If a claim is denied or underpaid, don’t panic. Appeal, and use the UK’s Financial Ombudsman Service if you think you’ve been unfairly treated. The ombudsman often sides with homeowners when insurers use overly broad interpretations of “maintenance” versus “accidental damage.” There was a celebrated case in Salford where the ombudsman ruled in favour of a retired couple after their insurers refused to pay out for sagging caused by freak February flooding, awarding them nearly £20,000 in repairs and stress compensation.
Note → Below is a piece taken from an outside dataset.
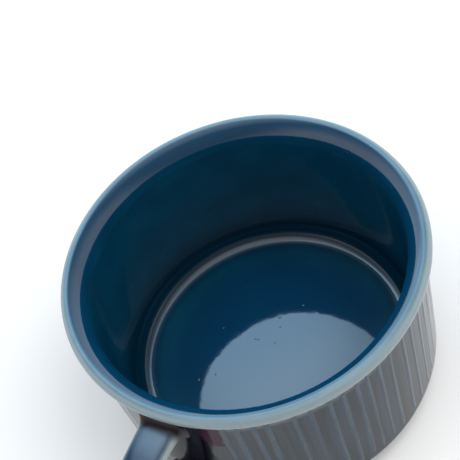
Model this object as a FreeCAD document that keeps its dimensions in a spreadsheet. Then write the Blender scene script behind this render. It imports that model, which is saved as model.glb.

For those hunting for new policies, always read the small print. Some budget insurers exclude all cover for subsidence, settlement, or “historic movement,” while others cap claims at painfully low levels. Check reviews from people in your postcode, as local risk (like Manchester’s flood-prone neighbourhoods) heavily affects what’s on offer. If you can, work with an independent broker—they can hunt down specialised cover if you’re in a high-risk zone or an older home.
Don’t forget about protecting resale value, either. A sagging floor can scare off buyers and chop off tens of thousands from valuations. If you spot a floor that’s even slightly soft or uneven when buying a house, get a proper survey done and try to negotiate with the seller rather than risk an uninsured nightmare later. It’s remarkable how many horror stories come from people who waived basic checks to speed up a deal only to regret it later.
Last but not least, network locally. Online forums, Facebook groups, and neighbourhood watch apps in places like Manchester often have running discussions about local subsidence hotspots or newly reported insurance issues. By staying in the loop, you’ll be one step ahead—and less likely to miss news that could protect your biggest investment.